The other writer[959] to whom allusion has been made, though superior to the one just described in refinement and acuteness, resembles him in possessing deep aspirations and serious research, and in standing apart from the unbelief of the last century, which manifested no loftiness of aim, nor earnest conviction. He stands forth too in a more interesting position, from the circumstance that his starting-point was not unitarianism, but the creed of our own church; and that he has given a psychological autobiography, a painful and thrilling self-portraiture;[960] in which he traces step by step his surrender of his early opinions, from the time of his first doubts, when he was a student in this university, to his fully developed deism.
The destructive side of his teaching is conveyed in the narrative of the “Phases” of his faith. Educated in the tenets of the more spiritual section of the church, he gradually began, as he has stated, to reconsider his opinions as his mind was awakened by study. The moral identity of Sabbath and Sunday; the practice of infant baptism; the connexion of a spiritual effect with what he considered to be a material cause implied in baptismal regeneration; the reasons for the superior efficacy of Christ's sacrifice over the Mosaic; the discovery of gradual development in scripture; these were the first thoughts that agitated him.[961] Unable to solve them to his satisfaction, he hesitated not to abandon, [pg 327] with noble and manly self-sacrifice, the friends that he held dear; and to wander forth from the established church, to seek a primitive Christianity elsewhere. Puzzled by the difficulty of the supposed mistake of the apostolic church, in expecting the sudden return of Christianity, he adopted the chiliastic hypothesis; and, unable to join in ministerial work in England, went as a missionary into the East.[962] On his return, alienated from the friends of his youth and from the new instructors with whom he had consorted, he sought truth in the solitude of his own heart; and was led to throw off Calvinism and adopt Unitarianism.[963] His fourth phase of faith led him, while clinging to Christianity, to renounce the religion of the Book. It consisted in an examination of many of the difficulties which criticism has discovered; from which he was unhappily led to conclude that the Bible was not free from error, nor above moral criticism;[964] believing nevertheless that the Bible was made for man, though not man for the Bible. The two concluding phases of his faith[965] consisted in appreciating the great law of progress which he considers to mark religion; and discovering that faith at second hand is vain, and that the historical truthfulness of Christianity is unimportant, the ideas embodied in it constituting its truth.[966]

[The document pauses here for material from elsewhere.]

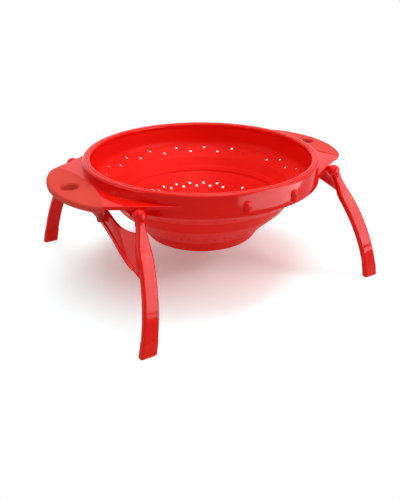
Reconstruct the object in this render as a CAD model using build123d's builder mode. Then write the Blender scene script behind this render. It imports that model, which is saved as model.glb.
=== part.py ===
from build123d import *
import math
import os

# A collapsible colander: a stiff rim with two handles holds a soft bowl, on two hinged leg pairs.
# Millimetres. The origin is on the ground under the middle of the bowl, +Z up.
# The handles lie along X, and each leg pair turns about an axis along Y under its handle.

# Rim: the radius of its bead, with insets from there, and depths below its top
rim_top = 127.2
rim_radius = 125
lip_width = 8
bead_depth = 5
bead_round = 2.4
groove_inset = 4.3
groove_width = 0.8
groove_depth = 0.6
skirt_flare = 1.2
skirt_depth = 18
skirt_wall = 3.2
clamp_drop = 5

# Bowl, from its clamped flange down to its floor, with insets from the rim's radius
lip_overhang = 0.3
collar_thickness = 2.1
flange_inset = 3.4
flange_thickness = 4.5
shoulder_inset = 0.8
shoulder_drop = 2.4
wall_start_inset = 4.2
wall_span = 2.2
bowl_depth = 88.9
ledge_width = 0.9
ledge_drop = 0.2
floor_thickness = 3
foot_round = 3

# Corners of the bowl's outside, as shares of the rim's radius and of the bowl's depth
middle_top_shares = (0.824, 0.4308)
middle_foot_shares = (0.7448, 0.5906)
base_top_shares = (0.5536, 0.847)
base_foot_share = 0.4864

# Two ledges on the inside of the middle hoop, as the same kind of shares
upper_ledge_shares = (0.7536, 0.532)
lower_ledge_shares = (0.728, 0.5793)

# Strainer holes: rows as shares of each wall's height, and on the floor as counts and shares of its radius
hole_radius = 1.6
upper_hole_count = 20
upper_hole_shares = (0.333, 0.612)
upper_hole_phase = 2.3
lower_hole_count = 29
lower_hole_shares = (0.531, 0.654)
lower_hole_phase = 6.4
floor_hole_counts = (6, 12, 18)
floor_hole_shares = (0.2475, 0.495, 0.7426)

# Handles, as drawn from above, with the seam between the stiff wing and the soft grip
handle_drop = 10.2
handle_reach = 40.4
wing_thickness = 3.4
wing_inset = 0.3
wing_edge_round = 0.9
seam_reach = 13.9
seam_share = 0.5
seam_rise = 11
grip_arc_share = 0.8104
grip_corner_round = 18
grip_proud = 0.3
grip_thickness = 6.6
grip_edge_round = 2.4
core_inset = 2.6
core_lap = 3
core_thickness = 2.6
core_drop = 2.2
hang_hole_reach = 22.4
hang_hole_radius = 8.6
hang_hole_round = 2.5

# Leg frames: hinge axis, stance and the arc that follows the rim when folded
hinge_inset = 10.5
hinge_drop = 17.2
knuckle_outset = 5.8
leg_spread = 22.5
leg_gap = 4.2
leg_depth = 6.5
leg_spare = 5
leg_top_half = 4.3
leg_middle_half = 7.3
leg_foot_half = 7.9
leg_shoulder_u = 9
leg_middle_u = 27
leg_edge_round = 2.2
knuckle_radius = 6.5
boss_radius = 3.3
boss_length = 9.7
neck_half = 3.5
neck_start = 3
neck_bend_round = 24
flank_bend_round = 40
neck_collar_radius = 5.2
neck_collar_start = 5.8
neck_collar_width = 1.8

# Web that joins the two legs of a side, in the leg frame's plane and as a shallow dish round the rim's axis
web_top_steps = (8.2, 9, 12.6, 14.7, 13.2)
web_top_shares = (0, 0.521, 0.7205, 0.93, 1.061)
web_join_u = 17.5
web_tail_u = 47
web_lap = 1.8
web_end_u = 42
web_end_inset = 6.7
web_middle_u = 20.8
web_thickness = 3
web_dish_steps = ((5.5, 0.8), (1.4, 3.8), (-8.2, 9.3), (-28.4, 10.4), (-48.4, 12.6))
web_lip_width = 3.4
web_lip_height = 1.1

# Foot caps, hinge pins, brackets, stop pegs and leg catches
cap_height = 14.6
cap_proud = 0.35
cap_floor = 4
cap_skin = 1.5
cap_edge_round = 1
fit_gap = 0.1
pin_radius = 2
pin_head_radius = 3.2
pin_head_height = 1.4
pin_depth = 2.5
running_gap = 0.05
bracket_radius = 5
bracket_width = 8
bracket_gap = 0.4
stop_reach = 7
stop_length = 5.4
stop_width = 5.2
stop_share = 0.32
stop_drop = 17
stop_corner_round = 1.7
stop_end_round = 1.3
stop_plug_radius = 1.8
stop_plug_height = 1.6
catch_turns = (90, 270)
catch_angle = 12.3
catch_radius = 4
catch_proud = 3
catch_height = 10.6

# Radii that follow
lip_radius = rim_radius - lip_width
skirt_radius = rim_radius + skirt_flare
flange_radius = rim_radius - flange_inset
wall_radius = lip_radius + lip_overhang
collar_radius = wall_radius + collar_thickness
shoulder_radius = rim_radius - shoulder_inset
base_foot_radius = rim_radius * base_foot_share

# Heights that follow
clamp_depth = skirt_depth + clamp_drop
bead_floor_z = rim_top - bead_depth
skirt_floor_z = rim_top - skirt_depth
clamp_floor_z = rim_top - clamp_depth
clamp_top_z = bead_floor_z - flange_thickness
wing_top_z = rim_top - handle_drop
wing_floor_z = wing_top_z - wing_thickness
grip_top_z = wing_top_z + grip_proud
grip_floor_z = grip_top_z - grip_thickness
core_top_z = wing_top_z - core_drop
core_floor_z = core_top_z - core_thickness
hinge_z = rim_top - hinge_drop
stop_low_z = hinge_z - stop_drop

# Corners of the bowl's section that follow, as radius and depth
wall_start = (rim_radius - wall_start_inset, clamp_depth + shoulder_drop)
start_span = wall_start[0] - wall_radius
middle_top, middle_foot, base_top, upper_ledge, lower_ledge = (
    (rim_radius * radius_share, bowl_depth * depth_share)
    for radius_share, depth_share in (
        middle_top_shares,
        middle_foot_shares,
        base_top_shares,
        upper_ledge_shares,
        lower_ledge_shares,
    )
)

os.makedirs("parts", exist_ok=True)

# One plane for each side, with its x running outwards along the handle
side_planes = {
    "left": Plane(origin=(0, 0, 0), x_dir=(-1, 0, 0), z_dir=(0, 0, 1)),
    "right": Plane(origin=(0, 0, 0), x_dir=(1, 0, 0), z_dir=(0, 0, 1)),
}
# The two ends of a side's hinge axis, as signs of that plane's y
end_signs = {
    "left": {"front": 1, "back": -1},
    "right": {"front": -1, "back": 1},
}


def save(piece, name):
    """Label a finished piece and write it under its name."""
    piece.part.label = name
    export_step(piece.part, f"parts/{name}.step")


def at(radius, depth):
    """A point of a round section, from its radius and its depth below the rim's top."""
    return (radius, rim_top - depth)


def inside(corner):
    """The inner face's point beside a corner of the bowl's outside."""
    return at(corner[0] - wall_span, corner[1])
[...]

In reading this painful record, we feel ourselves in contact with a mind cultivated in miscellaneous science and in the Semitic languages, disciplined as well as informed; which lays bare with transparent sincerity the history of the stages through which he has successively passed. Hitherto we have seen only the destructive side of his teaching; but he also strove to attain a definite [pg 328] dogma: his truth-searching spirit, touched by deep longings for the presence of God, could not rest in the blank of unbelief. The nature of this attempt is developed in a work on “the Soul,”[967] in which the author lays bare at once his psychology, his ethics, and his religion; which in substance are not unlike those of the writer last named. He lays the foundation of religion in the spiritual faculty, the sense of the infinite personality; showing the generation of the various complex feelings which make up religion—awe, wonder, admiration, reverence—as the attributes of this divine Personality successively discover themselves.[968] Holding strongly the doctrine of human freedom and the natural existence of a moral sense, he allows fully the existence of the consciousness of sin,[969] and the necessity of spiritual regeneration; asserting the belief in God's sympathy and communion with the soul, the efficacy of prayer, and the duty of encouraging holy aspirations.[970]
Few more suggestive, and in many respects few truer, specimens exist of the analysis of those facts of human nature which concern the basis of natural religion and of the spiritual life,[971] than that which he has offered in order to find a psychological basis for religion. The deep spiritual longing for communion with God, the belief in prayer and in moral renewal, are evidences of a creed which separate him utterly from the naturalism and pantheism before described, and place him almost on the frontier line between Christianity and deism.[972] And we may be permitted to express the belief, that philosophy could not have raised [pg 329] him to his present moral standard. His spirituality is due to the fragments of Christianity which he has retained in his system. It has been truly said, that the defenders of natural religion furtively kindle their torches by the light of revealed.
In the course of this sketch of contemporary unbelief, we have gradually advanced from the forms most alien to faith, till we have reached the threshold of the Christian church. The necessity for making the narrative complete compels us to pass within its limits, and to indicate, though it be by a brief notice and with a delicate hand, the forms of the movement of free thought therein which have given rise to the charge of rationalism. This movement of thought is separated from those just described, in that it loyally holds that God has revealed His will to man; but it varies from the general view of the church of Christ in reference to the extent and manner in which He has been pleased to reveal Himself; and, under the pressure of the difficulties, doctrinal or literary, which the progress of knowledge or of speculation has suggested, proposes to separate in the holy scripture, or in the immemorial teaching of the church, that which it regards to be the eternal element of revealed truth from that which it ventures to conceive to be temporary; the heavenly treasure from the earthen vessels in which it is contained. The literary parallel to this tendency is not to be found in the deism of the last century, but in some of the schools of free thought in Germany and France in the present. Like them it professes to be conservative of revelation, desiring to surrender a part in order to save the remainder.[973]